If I really wanted to save money, I would take a high end graphics card like the 4890 (around 70W idle) and replace it with a lower end but still decent card like the 4670 (3W idle).


Well, this is purely subjective, and depends entirely on your task. In that regard, we could ask you why you bothered to by a Quad Core processor. There are plenty of people out there who think we should all be happy with PIIIs.

Of course, if you are saying that a clockspeed increase is the same as a compiler option, you have been grossly misinformed, and obviously your tasks are not compute bound. Once again, what's the difference between overclocking my 8200 and buying an e8600?

Not sure what this is supposed to mean. Playing games is a hobby. For many people, so is kernel hacking. So what?

This has been now answered by three people. Maybe you have selective blindness.

Yes a faster retail chip is almost guaranteed to run at speed X. But that doesn't imply that a slower overclocked chip CANNOT run at the same speed with the same stability.

This isn't magic. It's just the realities of the fab process.

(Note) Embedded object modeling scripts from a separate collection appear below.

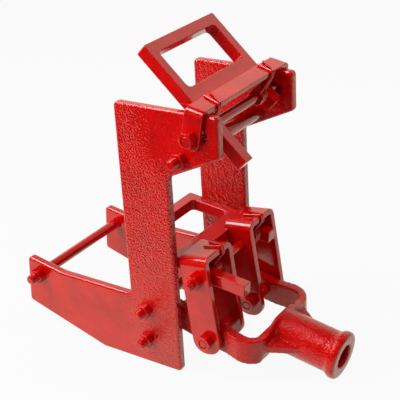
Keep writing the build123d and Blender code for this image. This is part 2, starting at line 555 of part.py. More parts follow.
def build():
    """Every sub-part by its node name, in the working frame."""
    lower_web = (BRACKET_WIDTH / 2 - BRACKET_SETBACK, BRACKET_HEAD_RISE - BRACKET_THICKNESS,
                 BRACKET_HEAD_RISE)
    upper_web = (STRAP_WIDTH / 2, STRAP_RISE - STRAP_THICKNESS, STRAP_RISE)
    parts = {
        "left_side_plate": side_plate(-1),
        "right_side_plate": side_plate(1),
        "arm_tie_rod": arm_tie_rod(),
        "arm_tie_nuts": arm_tie_nuts(),
        "fulcrum_bolt": frame_bolt(FULCRUM),
        "fulcrum_nut": nut(FULCRUM, -PLATE_OUTER),
        "fulcrum_centre_tube": spacer_tube(FULCRUM, ARM_PLAY - FORK_ARM_INNER,
                                           FORK_ARM_INNER - ARM_PLAY),
        "fulcrum_side_tubes": Compound([
            spacer_tube(FULCRUM, -PLATE_INNER, -FORK_ARM_OUTER - ARM_PLAY),
            spacer_tube(FULCRUM, FORK_ARM_OUTER + ARM_PLAY, PLATE_INNER)]),
        "lower_tie_bolt": frame_bolt(LOWER_TIE),
        "lower_tie_nut": nut(LOWER_TIE, -PLATE_OUTER),
        "lower_tie_tube": spacer_tube(LOWER_TIE, -PLATE_INNER, PLATE_INNER),
        "upper_tie_bolt": frame_bolt(UPPER_TIE),
        "upper_tie_nut": nut(UPPER_TIE, -PLATE_OUTER),
        "upper_tie_tube": tube_y(UPPER_TIE, UPPER_TUBE_RADIUS,
                                 UPPER_TUBE_RADIUS - UPPER_TUBE_WALL, -PLATE_INNER, PLATE_INNER),
        "handle_fork": handle_fork(),
        "left_fork_pin": fork_pin(-1),
        "right_fork_pin": fork_pin(1),
        "fork_pin_nuts": Compound([fork_pin_nut(-1), fork_pin_nut(1)]),
        "left_fork_spacers": fork_pin_spacers(-1),
        "right_fork_spacers": fork_pin_spacers(1),
        "left_u_bracket": u_bracket(-1),
        "right_u_bracket": u_bracket(1),
        "lower_window_plate": lower_window_plate(),
        "lower_trip_pin": bolt(TRIP_PIN, BRACKET_OUTER, -BRACKET_OUTER - NUT_HEIGHT - THREAD_SHOW),
        "lower_trip_pin_nut": nut(TRIP_PIN, -BRACKET_OUTER),
        "lower_trip_lever": square_lever(TRIP_PIN, LOWER_GRIP_TILT, LOWER_LEVER_Y, LEVER_REACH),
        "lower_trip_dog": square_lever(TRIP_PIN, LOWER_GRIP_TILT, LOWER_DOG_Y, DOG_REACH),
        "left_lower_spring": torsion_spring(
            TRIP_PIN, -BRACKET_LEAN, LOWER_LEVER_Y + LEVER_HALF,
            LOWER_LEVER_Y + LEVER_HALF + 3 * SPRING_WIRE, 0, lower_web),
        "right_lower_spring": torsion_spring(
            TRIP_PIN, -BRACKET_LEAN, LOWER_DOG_Y - LEVER_HALF - SPRING_LENGTH,
            LOWER_DOG_Y - LEVER_HALF - 2 * SPRING_WIRE, 0, lower_web),
        "upper_pivot_bolt": bolt(UPPER_PIVOT, STRAP_OUTER, -STRAP_OUTER - NUT_HEIGHT),
        "upper_pivot_nut": nut(UPPER_PIVOT, -STRAP_OUTER),
        "upper_strap": upper_strap(),
        "upper_window_plate": upper_window_plate(),
        "upper_trip_lever": square_lever(UPPER_PIVOT, UPPER_GRIP_TILT, UPPER_LEVER_Y, LEVER_REACH),
        "upper_trip_dog": square_lever(UPPER_PIVOT, UPPER_GRIP_TILT, UPPER_DOG_Y, DOG_REACH),
        "left_upper_spring": torsion_spring(
            UPPER_PIVOT, STRAP_LEAN, UPPER_LEVER_Y - LEVER_HALF - SPRING_LENGTH,
            UPPER_LEVER_Y - LEVER_HALF - SPRING_WIRE, HOOK_SWING, upper_web),
        "right_upper_spring": torsion_spring(
            UPPER_PIVOT, STRAP_LEAN, UPPER_DOG_Y - LEVER_HALF - SPRING_LENGTH,
            UPPER_DOG_Y - LEVER_HALF - SPRING_WIRE, HOOK_SWING, upper_web),
    }
    return parts


def main():
    os.makedirs("parts", exist_ok=True)
    parts = build()
    box = Compound([part.moved(Location()) for part in parts.values()]).bounding_box()
    shift = Location((-(box.min.X + box.max.X) / 2, 0, -box.min.Z))
    for name, part in parts.items():
        export_step(part.moved(shift), f"parts/{name}.step")


main()
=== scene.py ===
"""Wall jack that climbs a timber: thick red enamel, threaded bolts, rippled welds and a cast
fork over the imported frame, with a pale stage and a camera like the photograph's."""

import json
from math import cos, pi, radians, sin, tau

import bmesh
import bpy
from bpy.props import FloatProperty, FloatVectorProperty, IntProperty, PointerProperty
from mathutils import Matrix, Vector, noise


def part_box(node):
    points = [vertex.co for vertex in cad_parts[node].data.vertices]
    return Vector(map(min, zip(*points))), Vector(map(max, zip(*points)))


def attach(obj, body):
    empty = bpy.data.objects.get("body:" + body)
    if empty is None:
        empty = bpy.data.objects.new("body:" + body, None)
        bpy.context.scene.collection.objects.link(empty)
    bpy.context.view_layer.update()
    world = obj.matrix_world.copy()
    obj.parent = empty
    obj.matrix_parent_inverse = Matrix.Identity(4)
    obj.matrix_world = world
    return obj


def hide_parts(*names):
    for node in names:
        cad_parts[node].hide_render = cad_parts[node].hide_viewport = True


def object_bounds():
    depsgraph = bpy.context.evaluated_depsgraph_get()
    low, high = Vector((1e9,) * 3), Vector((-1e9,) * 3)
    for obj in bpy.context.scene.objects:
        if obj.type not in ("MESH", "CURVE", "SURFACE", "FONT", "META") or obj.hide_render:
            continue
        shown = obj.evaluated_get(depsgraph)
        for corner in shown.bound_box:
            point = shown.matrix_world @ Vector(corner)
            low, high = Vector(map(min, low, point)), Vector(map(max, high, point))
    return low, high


bl_info = {
    "name": "Wall jack",
    "version": (1, 0, 0),
    "blender": (4, 5, 0),
    "location": "3D View > Sidebar > Wall jack",
    "description": "Paints and details a hand-pumped wall jack and sets its stage",
    "category": "Object",
}

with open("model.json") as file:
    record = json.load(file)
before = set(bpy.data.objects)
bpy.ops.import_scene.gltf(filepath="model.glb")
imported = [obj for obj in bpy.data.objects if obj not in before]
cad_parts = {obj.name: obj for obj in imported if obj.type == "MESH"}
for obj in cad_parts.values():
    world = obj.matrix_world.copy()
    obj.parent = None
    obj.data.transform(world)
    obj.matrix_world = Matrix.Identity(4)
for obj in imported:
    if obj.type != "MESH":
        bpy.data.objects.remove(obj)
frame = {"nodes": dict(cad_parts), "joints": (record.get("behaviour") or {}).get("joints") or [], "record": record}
CAD_LOW, CAD_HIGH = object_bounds()
NODES = frame["nodes"]
BODY_OF = {node: body for body, members in frame["record"]["behaviour"]["bodies"].items()
           for node in members}
SLOT_OF = {part["node"]: part["material_slot"] for part in frame["record"]["subparts"]}
JOINTS = {joint["name"]: joint for joint in frame["joints"]}


class JackSizes(bpy.types.PropertyGroup):
    """Sizes of the details."""
    peel_size: FloatProperty(
        name="Orange peel", description="Width of one bump of the sprayed enamel",
        default=0.0021, min=0.0005, unit="LENGTH")
    peel_height: FloatProperty(
        name="Peel height", description="Height of the enamel's bumps",
        default=0.0015, min=0.0, unit="LENGTH")
    rim_radius: FloatProperty(
        name="Rim radius", description="Radius that the thick enamel gives to sharp edges",
        default=0.0022, min=0.0, unit="LENGTH")
    gloss: FloatProperty(
        name="Gloss", description="Roughness of the enamel", default=0.06, min=0.0, max=1.0)
    thread_pitch: FloatProperty(
        name="Thread pitch", description="Distance between two turns of a bolt's thread",
        default=0.0254 / 16, min=0.0005, unit="LENGTH")
    thread_depth: FloatProperty(
        name="Thread depth", description="Height of a thread's crest over the rod",
        default=0.00042, min=0.0, unit="LENGTH")
    casting_grain: FloatProperty(
        name="Casting mesh", description="Size of the faces of the smoothed casting",
        default=0.0010, min=0.0005, unit="LENGTH")
    casting_softness: IntProperty(
        name="Casting softness", description="Rounds of smoothing that soften the casting",
        default=12, min=0)
    weld_radius: FloatProperty(
        name="Weld radius", description="Radius of the weld beads under the gripping plates",
        default=0.0034, min=0.0, unit="LENGTH")
    ripple: FloatProperty(
        name="Weld ripple", description="Distance between two ripples of a weld bead",
        default=0.0023, min=0.0005, unit="LENGTH")


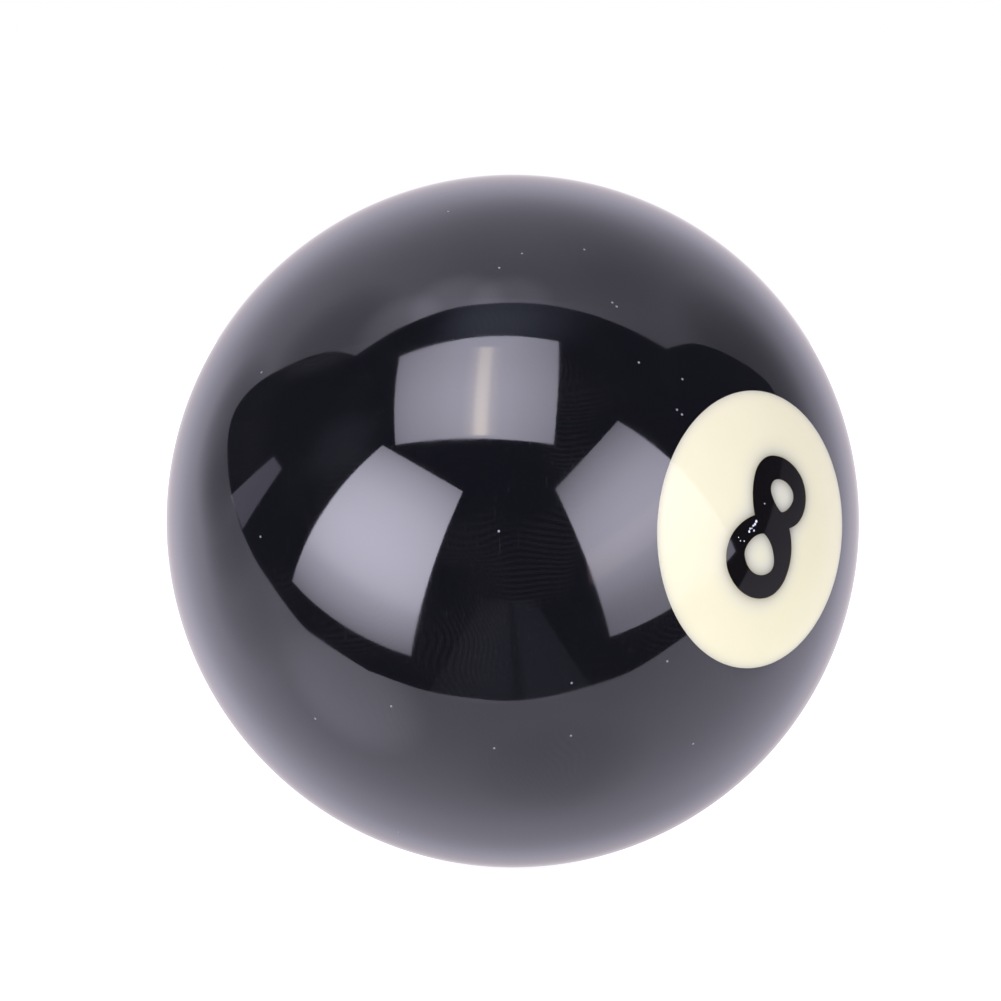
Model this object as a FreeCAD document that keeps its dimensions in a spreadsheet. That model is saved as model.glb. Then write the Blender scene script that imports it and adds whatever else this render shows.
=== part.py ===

Boards NEED to be tweakable by requirement. Designers MUST implement a number of different voltage, timings, clock, and bus configurations to support a wide range of processors and memory modules. How else can my board function when I use different memory modules or processors with different speeds and bus speeds, if a variety of configuration options cannot be changed in some way? Exposing these configuration options via the BIOS menu doesn't imply that the board will work out of spec or with all possible configurations. It only implies that I can TRY to run it run it, with unsupported consequences.

Or are you saying that the time spent in menu design is what is driving up costs?

Do you own or have ever owned an OEM PC, or a low-end or non-overclocking board? They don't overclock well because they aren't designed for it. You can play with menus till the end of time, but on some boards changing the clock by 1Mhz won't get you past POST.